Why this is not the “taskbar move” everyone wants​

This feature is specifically about moving flyout panels, not the taskbar itself. The ability to dock the taskbar on the left, right, or top of the screen — a long‑standing request from many power users — remains unsupported in the new OS. There are likely deep technical and UX reasons for that limitation, and at present there’s no sign that the full taskbar repositioning will be reintroduced.
That said, the flyout repositioning is a pragmatic middle ground: it solves immediate pain points (like obscuring subtitles) without the larger engineering and compatibility work involved in reintroducing full taskbar relocation.

How to try this now (Insider guidance)​

  • Join the Windows Insider Program and choose an appropriate channel:
  • Dev channel (for feature testing and dark mode visibility).
  • Canary channel (for earliest previews like the flyout placement and cloud/context menu performance tweaks).
  • Update to the relevant preview build (Dev 26220.x or Canary 27959.x) as available for your channel.
  • For flyout position changes: open Settings > System > Notifications and select the “Position of the onscreen pop‑up” dropdown.
  • If you want early access to staged server‑side features in Dev builds, enable the toggle to receive the latest updates as they become available — but understand that this increases exposure to experimental changes.
  • Report issues via Feedback Hub and monitor rollout behavior before assuming features are available on every device.

Analysis: what this says about Microsoft’s update approach​

Strengths​

  • Iterative polish is happening: Microsoft is addressing cumulative, everyday pain points rather than only adding headline features. That matters to users who value a refined daily experience.
  • Insider channels remain a functional proving ground: The staged approach lets Microsoft test changes with telemetry and feedback before broad exposure, reducing the chance of large regressions.
  • Small UX wins add up: Repositioning flyouts and darkening critical dialogs are low‑risk, high‑value changes that improve perceived quality quickly.

Weaknesses and open questions​

  • Staged, flagged rollouts are confusing: Feature flags and incremental server side enablement mean Insiders and end users can observe inconsistent behavior across otherwise identical systems.
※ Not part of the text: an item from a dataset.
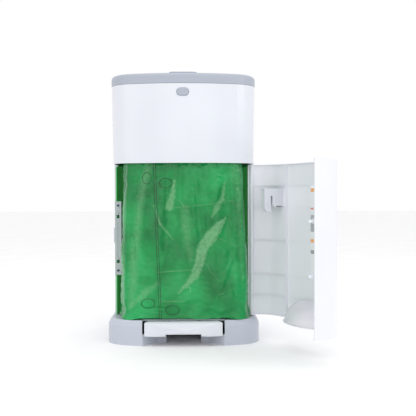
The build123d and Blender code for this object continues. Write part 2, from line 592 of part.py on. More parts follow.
with BuildPart() as lid_shell:
    extrude(bow(LID_BOTTOM, LID_GROW), amount=LID_TOP - LID_BOTTOM)
    fillet(lid_shell.faces().sort_by(Axis.Z)[-1].edges(), 8)
    extrude(bow(LID_TOP - 1.2, LID_GROW - 20), amount=3, mode=Mode.SUBTRACT)
    extrude(bow(LID_BOTTOM - 1, LID_GROW - LID_SKIN - 1), amount=LID_TOP - LID_BOTTOM - 5.2,
            mode=Mode.SUBTRACT)
    block((-200, 200), (LID_REAR, 200), (LID_BOTTOM - 2, LID_TOP + 2), Mode.SUBTRACT)
    block((-145, 145), (LID_REAR - LID_SKIN, LID_REAR), (LID_BOTTOM, LID_TOP - 3))
    for x in (-50, 50):
        block((x - 8, x + 8), (LID_REAR - 4, LID_REAR + 1), (LID_BOTTOM - 1, LID_AXIS[1] + 1), Mode.SUBTRACT)
    # hinge arms
    for side in (-1, 1):
        arm = sorted((side * LID_ARM_X[0], side * LID_ARM_X[1]))
        block(arm, (88, LID_AXIS[0]), (LID_AXIS[1] - 4, LID_AXIS[1] + 4))
        crosswise(arm, *LID_AXIS, 6)
        crosswise((arm[0] - 1, arm[1] + 1), *LID_AXIS, 2.5 + RUNNING, Mode.SUBTRACT)
    # crank that rests over the push rod
    block((ROD_X - 5, ROD_X + 5), (LID_REAR - 8, LID_REAR), (CRANK_Z + 1, LID_AXIS[1] + 5))
    block((ROD_X - 5, ROD_X + 5), (LID_REAR - 3, ROD_Y), (CRANK_Z - PAD_RADIUS, CRANK_Z + PAD_RADIUS))
    crosswise((ROD_X - 5, ROD_X + 5), ROD_Y, CRANK_Z, PAD_RADIUS)
    # slot of the lock
    block((-8.6, 8.6 + LOCK_TRAVEL), (LOCK_Y - 3, LOCK_Y + 3), (LID_TOP - 10, LID_TOP + 1), Mode.SUBTRACT)
save(lid_shell.part, "lid_shell")

with BuildPart() as lid_lock:
    with BuildSketch(Plane.XY.offset(LID_TOP - 0.9)):
        with Locations((0, LOCK_Y)):
            SlotOverall(59, 22)
    extrude(amount=6.4)
    fillet(lid_lock.faces().sort_by(Axis.Z)[-1].edges(), 2)
    block((-8, 8), (LOCK_Y - 2.5, LOCK_Y + 2.5), (LID_TOP - 7, LID_TOP))
    block((-10, 10), (LOCK_Y - 6, LOCK_Y + 6), (LID_TOP - 9.4, LID_TOP - 6.6))
save(lid_lock.part, "lid_lock")

with BuildPart() as lid_inner:
    extrude(bow(544, LID_GROW - LID_SKIN - 1.4), amount=2)
    block((-200, 200), (84, 200), (540, 550), Mode.SUBTRACT)
save(lid_inner.part, "lid_inner")

with BuildPart() as lid_seal:
    with BuildSketch(Plane.XY.offset(536)):
        RectangleRounded(188, 148, 20)
        RectangleRounded(181, 141, 17, mode=Mode.SUBTRACT)
    extrude(amount=8)
save(lid_seal.part, "lid_seal")

# ---------------------------------------------------------------- top frame and trap flaps
FRAME_Z = (532.0, 535.0)
FRAME_IN = -WALL - 3.5
FRAME_REAR = 104.0
FLAP_AXIS = (84.0, 500.0)
FLAP_HALF = 57.0

with BuildPart() as top_frame:
    extrude(bow(FRAME_Z[0], FRAME_IN), amount=FRAME_Z[1] - FRAME_Z[0])
    shell_ring((522, FRAME_Z[1]), FRAME_IN, FRAME_IN - 2)
    block((-200, 200), (FRAME_REAR, 200), (500, 540), Mode.SUBTRACT)
    # funnel down to the flaps
    block((-82, 82), (-62, 62), (505, FRAME_Z[1]))
    block((-80, 80), (-60, 60), (500, FRAME_Z[1] + 1), Mode.SUBTRACT)
    # room for the front button
    block((-26, 26), (-160, -106), (500, 540), Mode.SUBTRACT)
    # the rear right corner is cut off on a slant, so that the push rod rises past it
    with BuildSketch(Plane.XY.offset(500)):
        Polygon((88, 160), (88, FRAME_REAR), (150, 80), (150, 160), align=None)
    extrude(amount=40, mode=Mode.SUBTRACT)
    # lugs of the flap pins
    for x in (-84, 84):
        for y in (-64, 60):
            block((x - 4, x + 4), (y, y + 4), (496, FRAME_Z[1]))
            lengthwise(x, (y - 1, y + 5), FLAP_AXIS[1], 1.5, Mode.SUBTRACT)
    # hinge arms
    for side in (-1, 1):
        arm = sorted((side * FRAME_ARM_X[0], side * FRAME_ARM_X[1]))
        block(arm, (98, LID_AXIS[0] - 2), (FRAME_Z[0], LID_AXIS[1] - 2))
        crosswise(arm, *LID_AXIS, 6)
        crosswise((arm[0] - 1, arm[1] + 1), *LID_AXIS, 2.5 + RUNNING, Mode.SUBTRACT)
save(top_frame.part, "top_frame")

with BuildPart() as flap_pins:
    for x in (-84, 84):
        lengthwise(x, (-64, 64), FLAP_AXIS[1], 1.5)
save(flap_pins.part, "flap_pins")


def flap(side):
    """Trap flap on one side of the throat, hinged along its outer edge."""
    with BuildPart() as leaf:
        block(sorted((side * 84, side * 0.6)), (-FLAP_HALF, FLAP_HALF), (498.4, 501))
        lengthwise(side * 84, (-FLAP_HALF, FLAP_HALF), FLAP_AXIS[1], 3.2)
        block(sorted((side * 90, side * 78)), (-12, 12), (490, 510), Mode.SUBTRACT)
        lengthwise(side * 84, (-70, 70), FLAP_AXIS[1], 1.5 + RUNNING, Mode.SUBTRACT)
    return leaf.part


save(flap(-1), "left_flap")
save(flap(1), "right_flap")

flap_coils = [coil(Plane((x, -10, FLAP_AXIS[1]), z_dir=(0, 1, 0)), 2.4, 0.8, 8, 20) for x in (-84, 84)]
save(Compound(children=flap_coils), "flap_springs")
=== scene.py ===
import json
from math import cos, radians, sin, sqrt

import bmesh
import bpy
import numpy as np
from mathutils import Matrix, Vector
from mathutils.geometry import convex_hull_2d


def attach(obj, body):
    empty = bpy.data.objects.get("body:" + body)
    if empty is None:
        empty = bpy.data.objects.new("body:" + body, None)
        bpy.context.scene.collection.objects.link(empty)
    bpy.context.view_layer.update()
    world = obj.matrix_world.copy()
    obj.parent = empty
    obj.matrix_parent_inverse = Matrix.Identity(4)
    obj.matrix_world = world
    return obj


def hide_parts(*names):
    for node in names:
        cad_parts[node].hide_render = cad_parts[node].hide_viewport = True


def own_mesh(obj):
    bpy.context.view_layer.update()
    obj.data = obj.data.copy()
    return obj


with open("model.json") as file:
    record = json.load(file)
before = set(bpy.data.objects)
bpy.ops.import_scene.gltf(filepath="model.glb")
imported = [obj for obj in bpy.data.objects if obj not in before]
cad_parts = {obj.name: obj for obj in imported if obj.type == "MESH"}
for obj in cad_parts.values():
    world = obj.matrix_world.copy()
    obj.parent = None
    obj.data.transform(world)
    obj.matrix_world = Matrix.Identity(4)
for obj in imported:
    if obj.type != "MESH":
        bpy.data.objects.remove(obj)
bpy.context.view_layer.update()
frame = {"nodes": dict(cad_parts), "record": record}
NODES = frame["nodes"]

# ---------------------------------------------------------------- driving sizes, in metres
DECK = 0.052              # top of the plinth, which the bag stands on
BODY_TOP = 0.376          # the collar's lower edge


# ---------------------------------------------------------------- camera
CAMERA_PLACE = (0.0275, -1.605, 0.3103)
CAMERA_YAW = 0.0159
CAMERA_PITCH = 0.0181
CAMERA_ROLL = -0.0025
LENS_MM = 62.4


def make_camera():
    """Camera at the photograph's viewing angle, turned by yaw, pitch and roll in radians."""
    forward = Vector((sin(CAMERA_YAW) * cos(CAMERA_PITCH), cos(CAMERA_YAW) * cos(CAMERA_PITCH),
                      -sin(CAMERA_PITCH)))
    level = Vector((cos(CAMERA_YAW), -sin(CAMERA_YAW), 0))
    upward = level.cross(forward)
    right = level * cos(CAMERA_ROLL) + upward * sin(CAMERA_ROLL)
    up = upward * cos(CAMERA_ROLL) - level * sin(CAMERA_ROLL)
    data = bpy.data.cameras.new("camera")
    data.lens = LENS_MM
    data.sensor_width = 36
    camera = bpy.data.objects.new("camera", data)
    turn = Matrix((right, up, -forward)).transposed().to_4x4()
    camera.matrix_world = Matrix.Translation(CAMERA_PLACE) @ turn
    bpy.context.scene.collection.objects.link(camera)
    bpy.context.scene.camera = camera


# ---------------------------------------------------------------- light and floor
def make_light(name, place, aim, size, power):
    """Soft square light at place, turned towards aim."""
    data = bpy.data.lights.new(name, "AREA")
    data.size = size
    data.energy = power
    light = bpy.data.objects.new(name, data)
    light.location = place
    light.rotation_mode = "QUATERNION"
    light.rotation_quaternion = (Vector(aim) - Vector(place)).to_track_quat("-Z", "Y")
    bpy.context.scene.collection.objects.link(light)


LIGHT_AIM = (0, 0, 0.28)
# name, place, size in metres and power in watts
LIGHTS = [("light_left", (-1.5, -1.5, 1.0), 1.2, 2.5), ("light_right", (1.7, -1.1, 1.2), 1.2, 6.5),
          ("light_above", (0, -0.5, 2.2), 1.2, 7.0), ("light_front", (0.1, -2.4, 0.5), 1.6, 4.5)]
FLOOR_HALF = 12.0


def make_studio():
    """White surroundings and soft lights at each side, above and in front."""
    world = bpy.data.worlds.new("studio")
    world.use_nodes = True
    background = world.node_tree.nodes["Background"]
    background.inputs["Color"].default_value = (1, 1, 1, 1)
    background.inputs["Strength"].default_value = 1.0
    bpy.context.scene.world = world
    bpy.context.scene.view_settings.view_transform = "Standard"
    for name, place, size, power in LIGHTS:
        make_light(name, place, LIGHT_AIM, size, power)


def make_floor():
    """Plain pale floor."""
    half = FLOOR_HALF
    mesh = bpy.data.meshes.new("floor")
    mesh.from_pydata([(-half, -half, 0), (half, -half, 0), (half, half, 0), (-half, half, 0)], [],
                     [(0, 1, 2, 3)])
    floor = bpy.data.objects.new("floor", mesh)
    bpy.context.scene.collection.objects.link(floor)
    floor.data.materials.append(
        plastic("floor_white", (250, 250, 250), (247, 247, 248), 0.8, 0.0, 8, 0.0))


# ---------------------------------------------------------------- materials
def linear(colour):
    """Screen colour from 0 to 255 as linear light with alpha."""
    parts = [c / 255 for c in colour]
    return (*[c / 12.92 if c <= 0.04045 else ((c + 0.055) / 1.055) ** 2.4 for c in parts], 1)


def new_material(name):
    """Empty node material with its shader; returns material, nodes, links and shader."""
    material = bpy.data.materials.new(name)
    material.use_nodes = True
    tree = material.node_tree
    return material, tree.nodes, tree.links, tree.nodes["Principled BSDF"]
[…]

That complicates testing, troubleshooting, and consistent documentation.
  • Taskbar repositioning is still missing: For users and enterprise environments that relied on moving the taskbar, the lack of that capability remains a sore spot and suggests deeper architecture trade‑offs that Microsoft has not chosen to reverse.
  • Third‑party ecosystem dependency: Many context menu slowdowns are caused by third‑party handlers; Microsoft’s improvements help, but the root cause often sits with ecosystem software that may not be updated promptly.
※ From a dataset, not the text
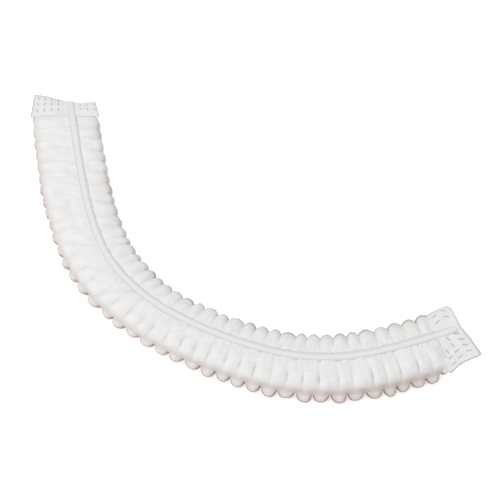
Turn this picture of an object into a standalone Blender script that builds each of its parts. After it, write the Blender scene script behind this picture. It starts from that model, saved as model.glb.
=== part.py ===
"""A bouffant cap in its packed form: a folded, gathered strip of nonwoven with its elastic.

The strip lies on a surface in an open arc. Distances run along the elastic, from the end of the
first tab to the end of the last one. Across the strip, minus is the hollow (inner) side of the arc
and plus is its bulging (outer) side. Lengths are in metres, +Z is up, and the origin is under the
middle of the whole strip, on the surface that it lies on.
"""

import math
from collections import namedtuple

import bmesh
import bpy
import numpy as np
from mathutils import Matrix, Vector

# Strip
CAP_LENGTH = 0.2945
INNER_REACH = 0.0142
OUTER_REACH = 0.0218
STRIP_HEIGHT = 0.0105

# Cloth
CLOTH_WALL = 0.001
PUFF_COUNT = 38
SCALLOP_DEPTH = 0.0028
CREASE_DEPTH = 0.0016
UNEVENNESS = 0.10
CLEARANCE = 0.0003

# Elastic and the hem that carries it
ELASTIC_WIDTH = 0.0038
ELASTIC_THICKNESS = 0.0008
HEM_MARGIN = 0.0005

# Welded tabs and the dashes pressed into them
FIRST_TAB_LENGTH = 0.0125
LAST_TAB_LENGTH = 0.0110
TAB_THICKNESS = 0.0012
TAPER_LENGTH = 0.0028
TAB_OVERLAP = 0.0010
DASH_LENGTH = 0.0028
DASH_WIDTH = 0.0008
DASH_DEPTH = 0.0003
DASH_ROW_PITCH = 0.0037

# The puffs: how finely they are drawn, how round they are, how much of each one's length is free of
# its creases' sinking, how near the surface the cloth lies flat on it, and the shares of a pitch
# beside a tab over which the layers come free
STATIONS_PER_PUFF = 4
ROUNDNESS = 0.62
FLATTENED = 0.35
PRESS_DEPTH = 0.0001
FREED_BY = 0.9
END_SHARES = (0.25, 0.5)

# The pressed ends: the layers in them, their width and the tabs' as shares of the reach, the height of
# their tops as a share of the strip's, and the rows of points between a tab's root and its end
LAYER_COUNT = 4
PRESSED_WIDTH = 0.94
TAB_WIDTH = 0.97
ROOT_TOP = 0.86
TAB_ROWS = 4

# The arc: the heading in degrees from +X at shares of the strip's length.
Bend = namedtuple("Bend", "share heading")
BENDS = (
    Bend(0.00, -80.0),
    Bend(0.09, -80.5),
    Bend(0.17, -79.0),
    Bend(0.26, -74.5),
    Bend(0.32, -67.5),
    Bend(0.38, -53.5),
    Bend(0.44, -43.0),
    Bend(0.51, -31.5),
    Bend(0.61, -23.0),
    Bend(0.69, -15.5),
    Bend(0.80, 4.5),
    Bend(0.86, 14.5),
    Bend(1.00, 22.5),
)

# The strip's form along it: its height, its scallops' depth, its reach on either side and that of the
# upper puffs' shoulder, all as shares of the named sizes, and its lean, how far a crease runs back
# along the strip for each metre outwards.
Form = namedtuple("Form", "share height scallop inner outer shoulder lean")
FORMS = (
    Form(0.00, 0.90, 0.40, 0.98, 0.97, 1.10, 0.17),
    Form(0.20, 0.91, 0.50, 1.00, 0.98, 1.10, 0.12),
    Form(0.30, 0.92, 0.70, 1.05, 0.93, 1.08, 0.18),
    Form(0.40, 0.94, 0.90, 1.06, 0.90, 1.04, 0.15),
    Form(0.50, 0.95, 1.00, 0.98, 0.92, 1.00, 0.05),
    Form(0.62, 0.97, 1.00, 0.98, 0.93, 0.98, 0.00),
    Form(0.72, 0.99, 1.00, 1.06, 0.97, 0.96, 0.00),
    Form(0.85, 1.00, 1.00, 1.08, 1.00, 0.96, 0.02),
    Form(1.00, 0.98, 0.90, 1.02, 1.00, 0.96, 0.07),
)

# The folded sheet's section, from the upper hem to the lower one. across is a share of the reach on
# that side, height a share of the strip's height, level the layer that it ends in at a tab, counted
# from the bottom, and bulge and rise are the shares of SCALLOP_DEPTH and CREASE_DEPTH that are lost
# in a crease. upper is the share of the shoulder's own reach that it takes. phase shifts the puffs
# along the strip by a share of their pitch: the lower row fills the gaps of the upper one.
INNER_SPAN = INNER_REACH - CLOTH_WALL / 2
OUTER_SPAN = OUTER_REACH - CLOTH_WALL / 2
HEM_HALF = ELASTIC_WIDTH / 2 + HEM_MARGIN
Knot = namedtuple("Knot", "across height level bulge rise upper phase")
SECTION = (
    Knot(-HEM_HALF / INNER_SPAN, 0.86, 3.0, 0.0, 0.0, 0.0, 0.0),
    Knot(HEM_HALF / OUTER_SPAN, 0.86, 3.0, 0.0, 0.0, 0.0, 0.0),
    Knot(0.42, 0.98, 3.0, 0.0, 0.6, 0.6, 0.0),
    Knot(0.69, 0.97, 3.0, 0.1, 1.0, 1.0, 0.0),
    Knot(0.86, 0.82, 3.0, 0.6, 0.3, 1.0, 0.0),
    Knot(0.89, 0.65, 2.1, 0.9, 0.1, 1.0, 0.0),
    Knot(0.72, 0.53, 2.0, 0.4, 0.0, 1.0, 0.0),
    Knot(-0.25, 0.69, 2.0, 0.0, 0.0, 0.0, 0.0),
    Knot(-0.60, 0.79, 2.0, 0.1, 0.6, 0.0, 0.0),
    Knot(-0.90, 0.65, 2.0, 0.8, 0.3, 0.0, 0.0),
    Knot(-1.00, 0.44, 1.5, 1.0, 0.0, 0.0, 0.0),
    Knot(-0.82, 0.26, 1.0, 0.6, 0.0, 0.0, 0.0),
    Knot(0.64, 0.31, 1.0, 0.0, 0.0, 0.0, 0.0),
    Knot(0.87, 0.34, 1.0, 1.0, 0.2, 0.0, 0.5),
    Knot(1.00, 0.18, 0.5, 1.3, 0.0, 0.0, 0.5),
    Knot(0.84, 0.00, 0.0, 0.9, -0.3, 0.0, 0.5),
    Knot(-0.80, 0.00, 0.0, 0.5, -0.3, 0.0, 0.5),
)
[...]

Risks for IT admins and power users​

  • Compatibility regressions: Changes to dialog rendering and context menu flows can break integrations or visual expectations for legacy apps. Test thoroughly before broad deployment.
  • Telemetry and opt‑in exposure: Aggressive Insider opt‑in settings accelerate access to features but can expose devices to unstable builds or server‑side toggles that may be pulled back with little notice.
  • Expectation management: Users who expect the taskbar to regain full repositioning may be disappointed; communicating the difference between flyout repositioning and taskbar relocation is essential.

Recommendations​

  • For individual users: If subtitles or central UI elements are frequently obstructed by the volume/brightness indicator, experiment with the new flyout positions. The change is reversible and low risk.
  • For Insiders: Join the channel that matches your tolerance for risk. Use Feedback Hub to report visual inconsistencies or performance issues you encounter to help shape the broader rollout.
  • For IT admins and enterprise testers:
  • Validate critical file operations and automation on preview builds in a controlled lab or VM.
  • Test third‑party shell extensions and backup tools that hook into Explorer context menus.
  • Keep deployment groups staged: pilot → broader test → production.
  • For developers of Explorer‑extending tools: Update and test context menu handlers and shell extensions against the latest preview builds to ensure compatibility with the modern context menu rendering and any icon plating changes.

What remains unconfirmed or speculative​

  • Whether Microsoft will restore full taskbar repositioning (left/right/top dock) in a future release is still speculative. The recent flyout repositioning does not imply a roadmap change for the taskbar itself. Any claims that full taskbar docking is “coming soon” should be treated with caution unless explicitly reflected in official roadmap statements.
  • The precise timeline for delivery of these dark mode and performance changes to Beta and general release channels remains uncertain and will depend on staged telemetry and feedback.

Conclusion​

The recent preview builds are a welcome example of incremental refinement: not flashy, but impactful. A unified dark mode in File Explorer removes one of those daily irritations that erode the sense of a polished OS. Performance work targeting cloud file launches and context menu responsiveness addresses real productivity pain. And the ability to move hardware indicator flyouts is a pragmatic fix for a small but visible annoyance.
These updates reflect a pragmatic Microsoft: one that leans on staged, telemetry‑driven rollouts to harden changes, and prioritizes fixes that improve everyday workflows. They are also a reminder that modern OS development often proceeds in many small iterations rather than a single decisive release. For users and administrators, the sensible path is to test these changes in preview environments, adopt selectively, and use feedback channels to influence the final shape of the improvements as they make their way toward mainstream Windows 11 releases.